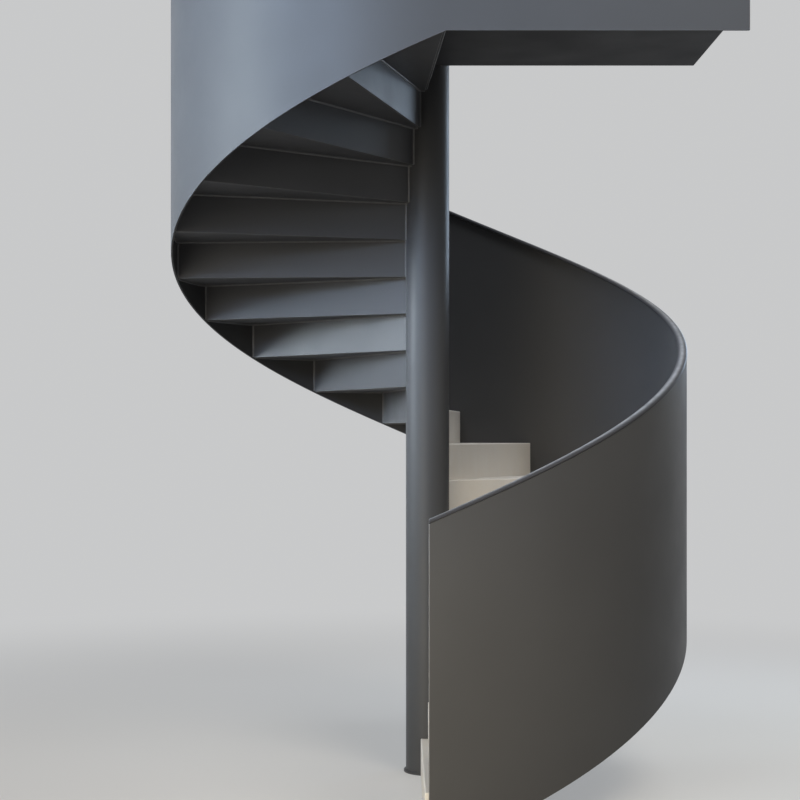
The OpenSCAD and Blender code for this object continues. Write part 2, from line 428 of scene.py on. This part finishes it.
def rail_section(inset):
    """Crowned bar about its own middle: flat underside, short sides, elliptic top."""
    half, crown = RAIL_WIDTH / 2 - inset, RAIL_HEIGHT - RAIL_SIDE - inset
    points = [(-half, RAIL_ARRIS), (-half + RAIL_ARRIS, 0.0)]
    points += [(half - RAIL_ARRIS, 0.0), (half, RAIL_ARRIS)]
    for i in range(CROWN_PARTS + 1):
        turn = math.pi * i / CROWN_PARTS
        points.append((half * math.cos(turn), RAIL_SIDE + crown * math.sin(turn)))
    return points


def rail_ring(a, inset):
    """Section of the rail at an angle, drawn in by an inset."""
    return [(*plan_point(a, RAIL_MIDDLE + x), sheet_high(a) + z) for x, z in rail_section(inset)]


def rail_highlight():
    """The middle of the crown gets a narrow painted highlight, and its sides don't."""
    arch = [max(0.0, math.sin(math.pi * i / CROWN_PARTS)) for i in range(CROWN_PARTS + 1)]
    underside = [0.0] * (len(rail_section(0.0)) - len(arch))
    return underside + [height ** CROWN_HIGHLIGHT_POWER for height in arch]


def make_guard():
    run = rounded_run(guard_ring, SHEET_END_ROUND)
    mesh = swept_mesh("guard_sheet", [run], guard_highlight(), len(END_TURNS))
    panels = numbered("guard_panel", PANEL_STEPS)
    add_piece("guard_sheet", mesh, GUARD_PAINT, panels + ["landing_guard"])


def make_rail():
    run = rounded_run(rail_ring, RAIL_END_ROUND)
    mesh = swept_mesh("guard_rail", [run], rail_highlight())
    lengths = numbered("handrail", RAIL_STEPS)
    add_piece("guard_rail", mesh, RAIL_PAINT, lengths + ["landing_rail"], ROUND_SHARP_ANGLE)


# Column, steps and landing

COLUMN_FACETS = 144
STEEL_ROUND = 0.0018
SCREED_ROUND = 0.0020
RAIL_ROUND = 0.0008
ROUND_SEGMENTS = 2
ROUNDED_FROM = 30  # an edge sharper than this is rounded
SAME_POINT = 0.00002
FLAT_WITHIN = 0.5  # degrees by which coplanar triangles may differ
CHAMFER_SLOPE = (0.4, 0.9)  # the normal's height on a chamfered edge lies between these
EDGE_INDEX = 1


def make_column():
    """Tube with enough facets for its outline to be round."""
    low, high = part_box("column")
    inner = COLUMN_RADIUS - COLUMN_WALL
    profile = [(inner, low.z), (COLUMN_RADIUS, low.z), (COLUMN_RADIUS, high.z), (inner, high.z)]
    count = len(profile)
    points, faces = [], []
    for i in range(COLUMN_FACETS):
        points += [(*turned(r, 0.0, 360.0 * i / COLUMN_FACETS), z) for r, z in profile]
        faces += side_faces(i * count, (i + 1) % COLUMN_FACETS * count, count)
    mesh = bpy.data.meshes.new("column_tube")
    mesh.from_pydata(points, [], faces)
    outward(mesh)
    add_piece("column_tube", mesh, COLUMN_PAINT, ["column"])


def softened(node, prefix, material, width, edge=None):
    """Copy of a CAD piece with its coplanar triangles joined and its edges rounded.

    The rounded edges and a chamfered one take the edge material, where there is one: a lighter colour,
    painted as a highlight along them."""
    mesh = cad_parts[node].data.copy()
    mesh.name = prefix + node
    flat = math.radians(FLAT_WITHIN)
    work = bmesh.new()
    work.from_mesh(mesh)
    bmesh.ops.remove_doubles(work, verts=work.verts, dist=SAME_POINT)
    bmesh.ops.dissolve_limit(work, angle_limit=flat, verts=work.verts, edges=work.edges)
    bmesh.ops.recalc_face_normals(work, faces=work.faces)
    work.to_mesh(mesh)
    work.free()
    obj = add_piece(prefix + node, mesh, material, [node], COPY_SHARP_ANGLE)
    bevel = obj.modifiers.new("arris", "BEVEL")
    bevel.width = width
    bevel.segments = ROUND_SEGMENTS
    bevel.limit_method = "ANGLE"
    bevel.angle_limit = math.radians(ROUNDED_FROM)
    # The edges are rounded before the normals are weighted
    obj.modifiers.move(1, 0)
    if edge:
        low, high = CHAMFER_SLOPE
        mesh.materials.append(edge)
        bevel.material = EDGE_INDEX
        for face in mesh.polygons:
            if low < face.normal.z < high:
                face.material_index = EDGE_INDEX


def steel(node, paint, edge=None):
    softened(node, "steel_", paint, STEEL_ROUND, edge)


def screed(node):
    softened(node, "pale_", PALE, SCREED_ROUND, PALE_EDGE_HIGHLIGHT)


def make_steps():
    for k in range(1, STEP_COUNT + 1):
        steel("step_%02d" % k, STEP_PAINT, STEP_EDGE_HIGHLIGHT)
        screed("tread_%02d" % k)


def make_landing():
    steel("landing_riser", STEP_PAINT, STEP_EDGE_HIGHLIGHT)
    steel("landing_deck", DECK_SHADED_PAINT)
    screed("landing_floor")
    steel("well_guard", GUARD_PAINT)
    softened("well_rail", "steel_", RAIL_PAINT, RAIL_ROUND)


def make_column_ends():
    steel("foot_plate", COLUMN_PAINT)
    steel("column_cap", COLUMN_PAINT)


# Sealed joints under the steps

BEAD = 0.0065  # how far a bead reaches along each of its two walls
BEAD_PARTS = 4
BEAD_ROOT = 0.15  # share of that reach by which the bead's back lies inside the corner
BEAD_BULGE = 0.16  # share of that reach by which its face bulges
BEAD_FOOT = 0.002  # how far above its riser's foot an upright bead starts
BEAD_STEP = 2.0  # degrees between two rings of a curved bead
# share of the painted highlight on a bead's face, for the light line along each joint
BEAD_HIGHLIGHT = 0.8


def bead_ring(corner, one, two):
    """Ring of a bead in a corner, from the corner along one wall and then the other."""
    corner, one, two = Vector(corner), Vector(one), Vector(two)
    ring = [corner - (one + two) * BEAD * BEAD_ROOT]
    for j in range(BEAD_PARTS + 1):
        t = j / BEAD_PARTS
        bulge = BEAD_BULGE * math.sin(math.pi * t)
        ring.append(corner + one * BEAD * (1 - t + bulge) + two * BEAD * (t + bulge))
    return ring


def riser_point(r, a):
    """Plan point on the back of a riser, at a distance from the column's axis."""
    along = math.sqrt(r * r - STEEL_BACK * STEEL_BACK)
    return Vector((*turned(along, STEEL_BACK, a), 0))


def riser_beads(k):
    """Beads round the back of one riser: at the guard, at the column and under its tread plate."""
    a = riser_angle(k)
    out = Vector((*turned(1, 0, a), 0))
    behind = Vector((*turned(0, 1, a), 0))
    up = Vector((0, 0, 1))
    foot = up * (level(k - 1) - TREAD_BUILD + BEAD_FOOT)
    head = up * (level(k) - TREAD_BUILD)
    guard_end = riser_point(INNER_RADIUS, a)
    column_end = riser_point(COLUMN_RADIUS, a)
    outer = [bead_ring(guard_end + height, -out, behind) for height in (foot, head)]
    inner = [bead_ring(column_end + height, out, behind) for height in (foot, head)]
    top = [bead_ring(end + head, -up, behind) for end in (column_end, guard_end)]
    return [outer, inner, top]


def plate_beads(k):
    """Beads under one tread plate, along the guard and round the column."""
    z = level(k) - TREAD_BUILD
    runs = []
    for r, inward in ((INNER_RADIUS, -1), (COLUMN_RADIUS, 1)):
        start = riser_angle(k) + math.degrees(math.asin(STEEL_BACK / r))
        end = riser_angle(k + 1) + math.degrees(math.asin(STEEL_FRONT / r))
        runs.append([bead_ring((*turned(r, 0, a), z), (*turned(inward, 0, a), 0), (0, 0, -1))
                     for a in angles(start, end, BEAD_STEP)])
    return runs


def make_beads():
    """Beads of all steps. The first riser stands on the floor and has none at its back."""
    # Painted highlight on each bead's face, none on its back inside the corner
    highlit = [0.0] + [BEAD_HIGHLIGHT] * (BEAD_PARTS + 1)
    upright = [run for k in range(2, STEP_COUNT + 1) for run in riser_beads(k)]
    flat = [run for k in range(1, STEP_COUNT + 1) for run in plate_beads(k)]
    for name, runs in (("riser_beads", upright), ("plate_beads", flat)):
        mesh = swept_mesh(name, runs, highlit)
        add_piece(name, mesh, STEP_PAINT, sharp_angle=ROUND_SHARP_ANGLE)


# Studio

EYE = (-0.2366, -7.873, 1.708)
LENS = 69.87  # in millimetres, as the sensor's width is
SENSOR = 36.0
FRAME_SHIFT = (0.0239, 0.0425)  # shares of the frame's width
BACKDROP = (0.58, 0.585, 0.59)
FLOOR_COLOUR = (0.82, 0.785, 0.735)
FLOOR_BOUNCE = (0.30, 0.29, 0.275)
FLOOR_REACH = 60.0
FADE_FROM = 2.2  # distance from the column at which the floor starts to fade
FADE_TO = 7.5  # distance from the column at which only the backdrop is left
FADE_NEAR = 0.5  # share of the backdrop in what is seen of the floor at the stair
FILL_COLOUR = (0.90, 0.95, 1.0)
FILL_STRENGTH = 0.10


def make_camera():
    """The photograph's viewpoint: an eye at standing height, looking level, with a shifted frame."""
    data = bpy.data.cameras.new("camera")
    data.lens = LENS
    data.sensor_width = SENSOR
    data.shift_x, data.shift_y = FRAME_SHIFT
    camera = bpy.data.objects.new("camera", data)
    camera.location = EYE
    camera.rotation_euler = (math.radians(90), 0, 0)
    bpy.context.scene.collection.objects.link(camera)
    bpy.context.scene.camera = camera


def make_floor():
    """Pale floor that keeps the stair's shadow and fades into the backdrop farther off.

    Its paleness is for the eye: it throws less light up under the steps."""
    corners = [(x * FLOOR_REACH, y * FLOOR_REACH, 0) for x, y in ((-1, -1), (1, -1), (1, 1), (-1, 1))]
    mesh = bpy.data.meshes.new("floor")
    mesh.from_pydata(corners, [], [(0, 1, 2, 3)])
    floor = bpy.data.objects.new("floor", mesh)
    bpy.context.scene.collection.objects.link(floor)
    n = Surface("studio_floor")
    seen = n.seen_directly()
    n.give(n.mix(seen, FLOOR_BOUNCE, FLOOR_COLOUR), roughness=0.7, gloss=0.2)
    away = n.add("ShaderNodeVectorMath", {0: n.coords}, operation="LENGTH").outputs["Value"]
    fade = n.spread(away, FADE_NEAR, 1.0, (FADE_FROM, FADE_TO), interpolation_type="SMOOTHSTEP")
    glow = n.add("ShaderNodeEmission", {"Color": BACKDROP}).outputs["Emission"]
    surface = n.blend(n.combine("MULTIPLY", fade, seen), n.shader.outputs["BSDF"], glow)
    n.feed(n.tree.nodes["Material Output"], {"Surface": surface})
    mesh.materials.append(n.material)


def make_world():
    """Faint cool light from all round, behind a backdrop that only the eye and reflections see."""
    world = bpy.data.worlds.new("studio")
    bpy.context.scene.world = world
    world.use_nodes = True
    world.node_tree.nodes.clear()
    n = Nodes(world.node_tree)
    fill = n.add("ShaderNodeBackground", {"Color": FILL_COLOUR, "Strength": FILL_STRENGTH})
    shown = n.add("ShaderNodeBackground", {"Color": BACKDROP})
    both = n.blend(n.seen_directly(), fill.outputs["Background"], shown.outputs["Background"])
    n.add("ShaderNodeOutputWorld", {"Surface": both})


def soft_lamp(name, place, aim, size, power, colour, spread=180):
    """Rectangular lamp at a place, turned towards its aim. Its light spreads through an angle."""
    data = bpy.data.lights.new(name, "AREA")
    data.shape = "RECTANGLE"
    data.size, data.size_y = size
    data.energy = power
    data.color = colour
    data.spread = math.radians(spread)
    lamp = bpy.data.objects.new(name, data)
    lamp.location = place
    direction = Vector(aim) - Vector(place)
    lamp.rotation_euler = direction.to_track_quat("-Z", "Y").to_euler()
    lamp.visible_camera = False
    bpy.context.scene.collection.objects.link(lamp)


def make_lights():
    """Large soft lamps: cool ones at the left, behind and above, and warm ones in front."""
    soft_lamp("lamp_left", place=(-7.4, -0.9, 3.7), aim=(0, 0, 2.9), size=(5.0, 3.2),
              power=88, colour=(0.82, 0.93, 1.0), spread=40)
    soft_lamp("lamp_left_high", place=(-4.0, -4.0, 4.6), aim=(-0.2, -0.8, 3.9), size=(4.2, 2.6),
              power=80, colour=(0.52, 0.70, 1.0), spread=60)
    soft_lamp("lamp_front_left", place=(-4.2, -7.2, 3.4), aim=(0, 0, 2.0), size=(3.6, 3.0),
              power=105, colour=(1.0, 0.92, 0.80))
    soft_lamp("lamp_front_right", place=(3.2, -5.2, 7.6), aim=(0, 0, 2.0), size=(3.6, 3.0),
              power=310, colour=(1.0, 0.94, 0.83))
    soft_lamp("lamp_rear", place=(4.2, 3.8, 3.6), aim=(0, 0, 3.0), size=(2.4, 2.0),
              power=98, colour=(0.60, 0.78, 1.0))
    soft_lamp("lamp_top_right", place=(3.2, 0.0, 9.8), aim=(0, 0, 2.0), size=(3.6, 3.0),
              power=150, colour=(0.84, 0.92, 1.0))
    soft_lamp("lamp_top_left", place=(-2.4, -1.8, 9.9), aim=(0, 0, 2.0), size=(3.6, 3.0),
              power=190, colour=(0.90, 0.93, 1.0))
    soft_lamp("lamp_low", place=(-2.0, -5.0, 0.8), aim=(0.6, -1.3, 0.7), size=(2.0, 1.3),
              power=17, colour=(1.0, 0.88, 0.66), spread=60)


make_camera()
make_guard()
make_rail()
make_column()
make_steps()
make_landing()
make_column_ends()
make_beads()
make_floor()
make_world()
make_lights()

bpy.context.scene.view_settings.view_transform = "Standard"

## OBJECTIVE
Print only the lines that run from the start of the listing to the line bearing "return underside +"; please keep the first line and that last one, exactly as they appear.

## THE RESPONSE
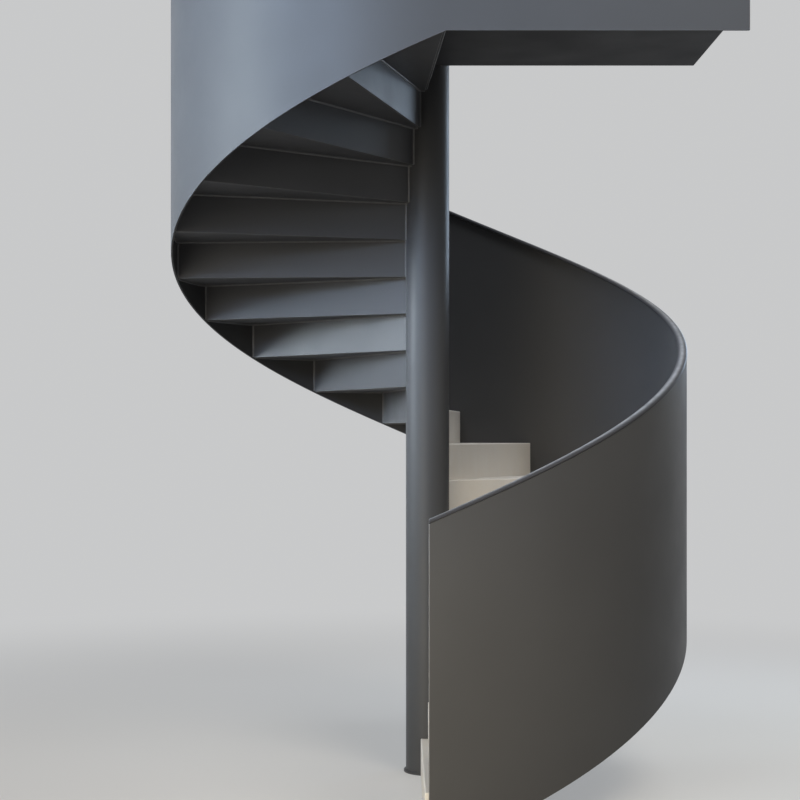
The OpenSCAD and Blender code for this object continues. Write part 2, from line 428 of scene.py on. This part finishes it.
def rail_section(inset):
    """Crowned bar about its own middle: flat underside, short sides, elliptic top."""
    half, crown = RAIL_WIDTH / 2 - inset, RAIL_HEIGHT - RAIL_SIDE - inset
    points = [(-half, RAIL_ARRIS), (-half + RAIL_ARRIS, 0.0)]
    points += [(half - RAIL_ARRIS, 0.0), (half, RAIL_ARRIS)]
    for i in range(CROWN_PARTS + 1):
        turn = math.pi * i / CROWN_PARTS
        points.append((half * math.cos(turn), RAIL_SIDE + crown * math.sin(turn)))
    return points


def rail_ring(a, inset):
    """Section of the rail at an angle, drawn in by an inset."""
    return [(*plan_point(a, RAIL_MIDDLE + x), sheet_high(a) + z) for x, z in rail_section(inset)]


def rail_highlight():
    """The middle of the crown gets a narrow painted highlight, and its sides don't."""
    arch = [max(0.0, math.sin(math.pi * i / CROWN_PARTS)) for i in range(CROWN_PARTS + 1)]
    underside = [0.0] * (len(rail_section(0.0)) - len(arch))
    return underside + [height ** CROWN_HIGHLIGHT_POWER for height in arch]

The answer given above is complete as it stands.